> [Exercise brief] Restate, word for word, all of the material shown below.
========================
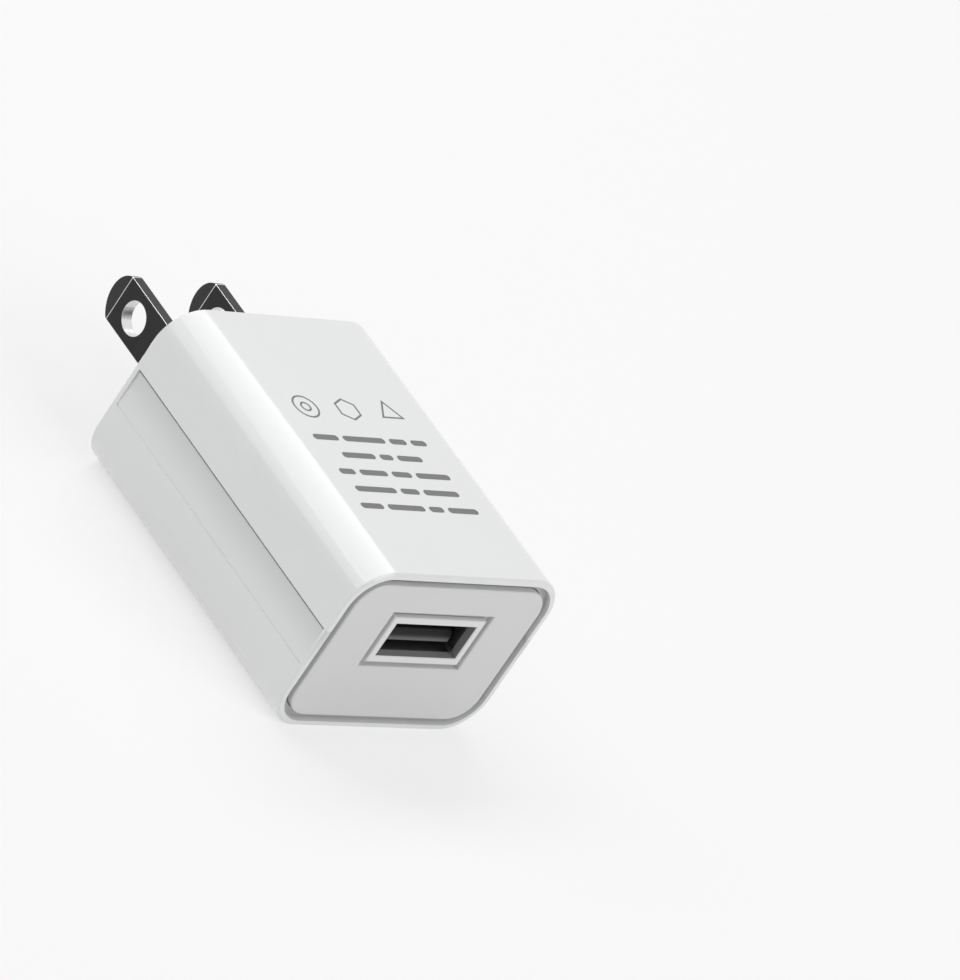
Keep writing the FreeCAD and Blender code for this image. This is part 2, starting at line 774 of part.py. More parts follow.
def make_contact(label, across):
    """A spring contact: its crown stands proud of the tongue, its tail turns up to the board."""
    contact = new_body(label, x=across, y="socket_mouth", z="port_level")
    floor = "contact_floor"
    sheet_top = "contact_floor + contact_sheet"
    crown = "tongue_face + contact_crown"
    start = "tongue_setback + tongue_lip + contact_slot_side"
    first = "contact_crown_place - contact_crown_run"
    last = "contact_crown_place + contact_crown_run"
    flat = "contact_crown_run / 3"
    tail = "socket_length + contact_sheet"
    inner_tail = "socket_length"
    top = "socket_outer_height / 2 + leg_rise"
    side = [(start, floor), (first, floor),
            ("contact_crown_place - " + flat, crown + " - contact_sheet"),
            ("contact_crown_place + " + flat, crown + " - contact_sheet"),
            (last + " + contact_crown_run", floor), (tail, floor), (tail, top), (inner_tail, top),
            (inner_tail, sheet_top), (last + " + contact_crown_run", sheet_top),
            ("contact_crown_place + " + flat, crown), ("contact_crown_place - " + flat, crown),
            (first, sheet_top), (start, sheet_top)]
    pad(contact, polygon(contact, label + "_side", "YZ_Plane", side), "contact_width",
        midplane=True)
    return contact


# Transformer

def make_core(label, lower):
    """One E-shaped ferrite half, whose three legs meet the other half's."""
    shift = "core_half" if lower else "0"
    centre_z = "board_under - transformer_stand - core_half / 2 - %s" % shift
    along = "socket_face + transformer_along"
    solid = block(("core_width", "core_depth", "core_half"), ("0", along, centre_z))
    leg = "core_half - core_back"
    move = "core_back / 2" if lower else "-core_back / 2"
    windows = []
    for side in SIDES:
        middle = side + "(centre_leg + window_span) / 2"
        windows.append(block(("window_span", "core_depth", leg),
                             (middle, along, centre_z + " + " + move)))
    return cut(label, solid, windows)


def make_bobbin():
    """The coil former: a tube on the centre leg, two flanges, and rails for the pins."""
    bobbin = new_body("transformer_bobbin", y="socket_face + transformer_along", z="board_under")
    pad(bobbin, rectangle(bobbin, "former", "XY_Plane", "tube_width", "tube_depth",
                          out="bobbin_top - bobbin_length"), "bobbin_length")
    for level in ("bobbin_top - flange_thickness", "bobbin_top - bobbin_length"):
        pad(bobbin, rounded(bobbin, "flange", "XY_Plane", "flange_width", "flange_span",
                            "bobbin_wall", out=level), "flange_thickness")
    for side in SIDES:
        rail = rectangle(bobbin, "pin_rail", "XY_Plane", "flange_width",
                         "(flange_span - core_depth) / 2 - bobbin_fit",
                         up=side + "(flange_span + core_depth + 2 * bobbin_fit) / 4",
                         out="bobbin_top - flange_thickness")
        pad(bobbin, rail, "flange_thickness - (bobbin_top)")
    pocket(bobbin, rectangle(bobbin, "core_way", "XY_Plane", "centre_leg + bobbin_fit",
                             "core_depth + bobbin_fit"), midplane=True)
    for across, along in PIN_PLACES:
        pocket(bobbin, wire_section(bobbin, "pin_seat", "XY_Plane", across, along,
                                    "pin_diameter + block_fit"), "pin_seat")
    return bobbin


def make_winding():
    winding = new_body("transformer_winding", y="socket_face + transformer_along", z="board_under")
    length = "bobbin_length - 2 * (flange_thickness + winding_fit)"
    start = "bobbin_top - bobbin_length + flange_thickness + winding_fit"
    pad(winding, rounded(winding, "turns", "XY_Plane", "winding_width", "winding_depth",
                         "winding_corner", out=start), length)
    pocket(winding, rectangle(winding, "former_way", "XY_Plane", "tube_width + 2 * winding_fit",
                              "tube_depth + 2 * winding_fit"), midplane=True)
    return winding


def make_tape():
    tape = new_body("winding_tape", y="socket_face + transformer_along", z="board_under")
    length = "bobbin_length - 2 * (flange_thickness + 2 * winding_fit)"
    start = "bobbin_top - bobbin_length + flange_thickness + 2 * winding_fit"
    lap = "2 * (tape_thickness + winding_fit)"
    pad(tape, rounded(tape, "tape_outside", "XY_Plane", "winding_width + " + lap,
                      "winding_depth + " + lap,
                      "winding_corner + tape_thickness + winding_fit", out=start), length)
    pocket(tape, rounded(tape, "tape_inside", "XY_Plane", "winding_width + 2 * winding_fit",
                         "winding_depth + 2 * winding_fit", "winding_corner + winding_fit"),
           midplane=True)
    return tape


PIN_PLACES = [(across, side + "(pin_row) / 2")
              for side in SIDES for across in spread(PIN_COUNT, "pin_spacing")]


def make_pins():
    pins = []
    for across, along in PIN_PLACES:
        start = (across, "socket_face + transformer_along + " + along,
                 "board_under - pin_seat + block_fit")
        pins.append(wire("pin_diameter", "pin_seat - block_fit + leg_rise", start))
    return group("transformer_pins", pins)


# Parts with wire legs, which hang under the board

def make_can(label, across, along, kind):
    """An electrolytic capacitor: crimped can, bung face on the board, two legs through it."""
    can = new_body(label, x=across, y="socket_face + " + along, z="board_under")
    radius = kind + "_diameter / 2"
    length = kind + "_length"
    side = [("0", "0"), (radius, "0"), (radius, "-(can_crimp_place - can_crimp)"),
            (radius + " - can_crimp", "-can_crimp_place"),
            (radius, "-(can_crimp_place + can_crimp)"), (radius, "-(%s - can_edge)" % length),
            (radius + " - can_edge", "-" + length), ("0", "-" + length)]
    turn_about(can, polygon(can, label + "_side", "XZ_Plane", side))
    add_legs(can, kind, "can_edge")
    return can


def leg_places(kind):
    """How far each of a part's two legs stands to the side of its middle."""
    return [side + kind + "_leg_pitch / 2" for side in SIDES]


def add_legs(body, kind, root):
    """Two wire legs that start inside a part and run up through the board."""
    for across in leg_places(kind):
        pad(body, wire_section(body, kind + "_leg", "XY_Plane", across, "0", "leg_diameter",
                               out="-" + root), root + " + leg_rise")


def turn_about(body, sketch):
    """Revolve a profile once about its upright axis."""
    turned = body.newObject("PartDesign::Revolution", sketch.Name + "_turned")
    turned.Profile = sketch
    turned.ReferenceAxis = (sketch, ["V_Axis"])
    turned.Angle = FULL_TURN
    sketch.Visibility = False
    doc.recompute()
    return turned


def make_choke():
    choke = new_body("filter_choke", y="socket_face + choke_along", z="board_under")
    radius = "choke_diameter / 2"
    waist = "choke_waist / 2"
    side = [("0", "0"), (radius, "0"), (radius, "-choke_flange"), (waist, "-choke_flange"),
            (waist, "-(choke_length - choke_flange)"), (radius, "-(choke_length - choke_flange)"),
            (radius, "-choke_length"), ("0", "-choke_length")]
    turn_about(choke, polygon(choke, "choke_side", "XZ_Plane", side))
    add_legs(choke, "choke", "choke_flange")
    return choke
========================
> [Finished exercise]
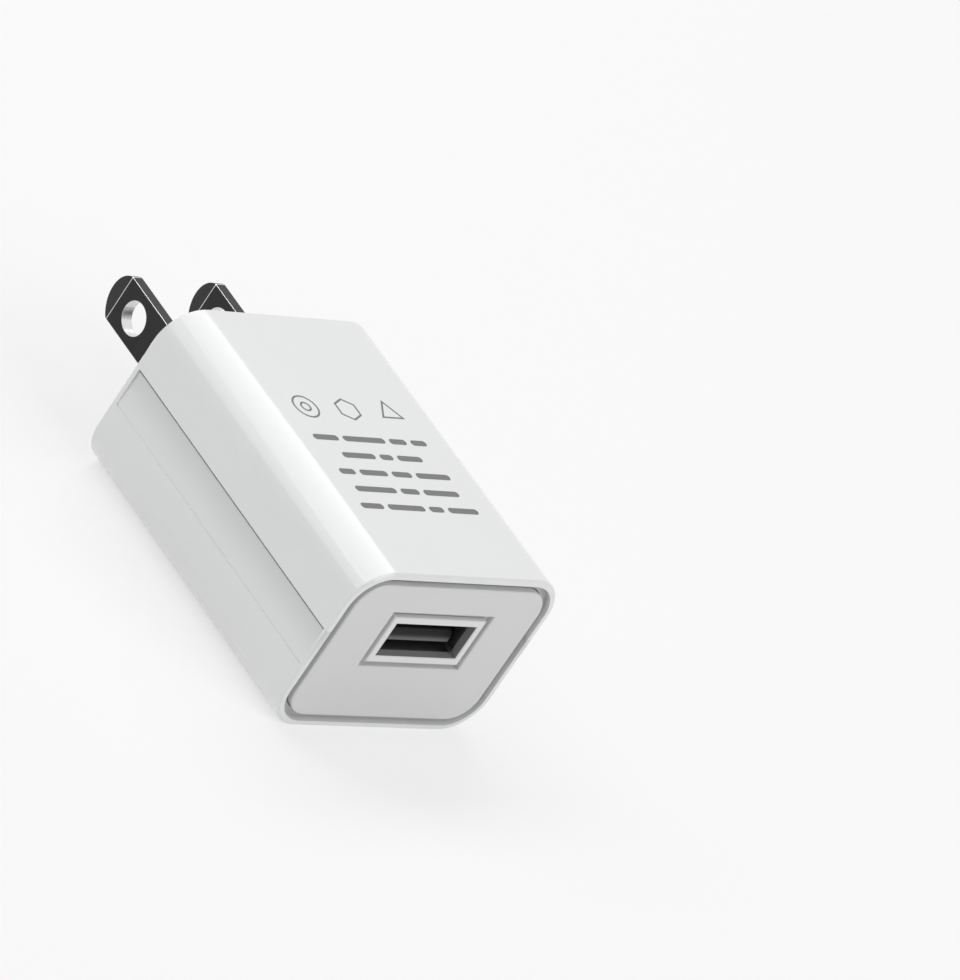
Keep writing the FreeCAD and Blender code for this image. This is part 2, starting at line 774 of part.py. More parts follow.
def make_contact(label, across):
    """A spring contact: its crown stands proud of the tongue, its tail turns up to the board."""
    contact = new_body(label, x=across, y="socket_mouth", z="port_level")
    floor = "contact_floor"
    sheet_top = "contact_floor + contact_sheet"
    crown = "tongue_face + contact_crown"
    start = "tongue_setback + tongue_lip + contact_slot_side"
    first = "contact_crown_place - contact_crown_run"
    last = "contact_crown_place + contact_crown_run"
    flat = "contact_crown_run / 3"
    tail = "socket_length + contact_sheet"
    inner_tail = "socket_length"
    top = "socket_outer_height / 2 + leg_rise"
    side = [(start, floor), (first, floor),
            ("contact_crown_place - " + flat, crown + " - contact_sheet"),
            ("contact_crown_place + " + flat, crown + " - contact_sheet"),
            (last + " + contact_crown_run", floor), (tail, floor), (tail, top), (inner_tail, top),
            (inner_tail, sheet_top), (last + " + contact_crown_run", sheet_top),
            ("contact_crown_place + " + flat, crown), ("contact_crown_place - " + flat, crown),
            (first, sheet_top), (start, sheet_top)]
    pad(contact, polygon(contact, label + "_side", "YZ_Plane", side), "contact_width",
        midplane=True)
    return contact


# Transformer

def make_core(label, lower):
    """One E-shaped ferrite half, whose three legs meet the other half's."""
    shift = "core_half" if lower else "0"
    centre_z = "board_under - transformer_stand - core_half / 2 - %s" % shift
    along = "socket_face + transformer_along"
    solid = block(("core_width", "core_depth", "core_half"), ("0", along, centre_z))
    leg = "core_half - core_back"
    move = "core_back / 2" if lower else "-core_back / 2"
    windows = []
    for side in SIDES:
        middle = side + "(centre_leg + window_span) / 2"
        windows.append(block(("window_span", "core_depth", leg),
                             (middle, along, centre_z + " + " + move)))
    return cut(label, solid, windows)


def make_bobbin():
    """The coil former: a tube on the centre leg, two flanges, and rails for the pins."""
    bobbin = new_body("transformer_bobbin", y="socket_face + transformer_along", z="board_under")
    pad(bobbin, rectangle(bobbin, "former", "XY_Plane", "tube_width", "tube_depth",
                          out="bobbin_top - bobbin_length"), "bobbin_length")
    for level in ("bobbin_top - flange_thickness", "bobbin_top - bobbin_length"):
        pad(bobbin, rounded(bobbin, "flange", "XY_Plane", "flange_width", "flange_span",
                            "bobbin_wall", out=level), "flange_thickness")
    for side in SIDES:
        rail = rectangle(bobbin, "pin_rail", "XY_Plane", "flange_width",
                         "(flange_span - core_depth) / 2 - bobbin_fit",
                         up=side + "(flange_span + core_depth + 2 * bobbin_fit) / 4",
                         out="bobbin_top - flange_thickness")
        pad(bobbin, rail, "flange_thickness - (bobbin_top)")
    pocket(bobbin, rectangle(bobbin, "core_way", "XY_Plane", "centre_leg + bobbin_fit",
                             "core_depth + bobbin_fit"), midplane=True)
    for across, along in PIN_PLACES:
        pocket(bobbin, wire_section(bobbin, "pin_seat", "XY_Plane", across, along,
                                    "pin_diameter + block_fit"), "pin_seat")
    return bobbin


def make_winding():
    winding = new_body("transformer_winding", y="socket_face + transformer_along", z="board_under")
    length = "bobbin_length - 2 * (flange_thickness + winding_fit)"
    start = "bobbin_top - bobbin_length + flange_thickness + winding_fit"
    pad(winding, rounded(winding, "turns", "XY_Plane", "winding_width", "winding_depth",
                         "winding_corner", out=start), length)
    pocket(winding, rectangle(winding, "former_way", "XY_Plane", "tube_width + 2 * winding_fit",
                              "tube_depth + 2 * winding_fit"), midplane=True)
    return winding


def make_tape():
    tape = new_body("winding_tape", y="socket_face + transformer_along", z="board_under")
    length = "bobbin_length - 2 * (flange_thickness + 2 * winding_fit)"
    start = "bobbin_top - bobbin_length + flange_thickness + 2 * winding_fit"
    lap = "2 * (tape_thickness + winding_fit)"
    pad(tape, rounded(tape, "tape_outside", "XY_Plane", "winding_width + " + lap,
                      "winding_depth + " + lap,
                      "winding_corner + tape_thickness + winding_fit", out=start), length)
    pocket(tape, rounded(tape, "tape_inside", "XY_Plane", "winding_width + 2 * winding_fit",
                         "winding_depth + 2 * winding_fit", "winding_corner + winding_fit"),
           midplane=True)
    return tape


PIN_PLACES = [(across, side + "(pin_row) / 2")
              for side in SIDES for across in spread(PIN_COUNT, "pin_spacing")]


def make_pins():
    pins = []
    for across, along in PIN_PLACES:
        start = (across, "socket_face + transformer_along + " + along,
                 "board_under - pin_seat + block_fit")
        pins.append(wire("pin_diameter", "pin_seat - block_fit + leg_rise", start))
    return group("transformer_pins", pins)


# Parts with wire legs, which hang under the board

def make_can(label, across, along, kind):
    """An electrolytic capacitor: crimped can, bung face on the board, two legs through it."""
    can = new_body(label, x=across, y="socket_face + " + along, z="board_under")
    radius = kind + "_diameter / 2"
    length = kind + "_length"
    side = [("0", "0"), (radius, "0"), (radius, "-(can_crimp_place - can_crimp)"),
            (radius + " - can_crimp", "-can_crimp_place"),
            (radius, "-(can_crimp_place + can_crimp)"), (radius, "-(%s - can_edge)" % length),
            (radius + " - can_edge", "-" + length), ("0", "-" + length)]
    turn_about(can, polygon(can, label + "_side", "XZ_Plane", side))
    add_legs(can, kind, "can_edge")
    return can


def leg_places(kind):
    """How far each of a part's two legs stands to the side of its middle."""
    return [side + kind + "_leg_pitch / 2" for side in SIDES]


def add_legs(body, kind, root):
    """Two wire legs that start inside a part and run up through the board."""
    for across in leg_places(kind):
        pad(body, wire_section(body, kind + "_leg", "XY_Plane", across, "0", "leg_diameter",
                               out="-" + root), root + " + leg_rise")


def turn_about(body, sketch):
    """Revolve a profile once about its upright axis."""
    turned = body.newObject("PartDesign::Revolution", sketch.Name + "_turned")
    turned.Profile = sketch
    turned.ReferenceAxis = (sketch, ["V_Axis"])
    turned.Angle = FULL_TURN
    sketch.Visibility = False
    doc.recompute()
    return turned


def make_choke():
    choke = new_body("filter_choke", y="socket_face + choke_along", z="board_under")
    radius = "choke_diameter / 2"
    waist = "choke_waist / 2"
    side = [("0", "0"), (radius, "0"), (radius, "-choke_flange"), (waist, "-choke_flange"),
            (waist, "-(choke_length - choke_flange)"), (radius, "-(choke_length - choke_flange)"),
            (radius, "-choke_length"), ("0", "-choke_length")]
    turn_about(choke, polygon(choke, "choke_side", "XZ_Plane", side))
    add_legs(choke, "choke", "choke_flange")
    return choke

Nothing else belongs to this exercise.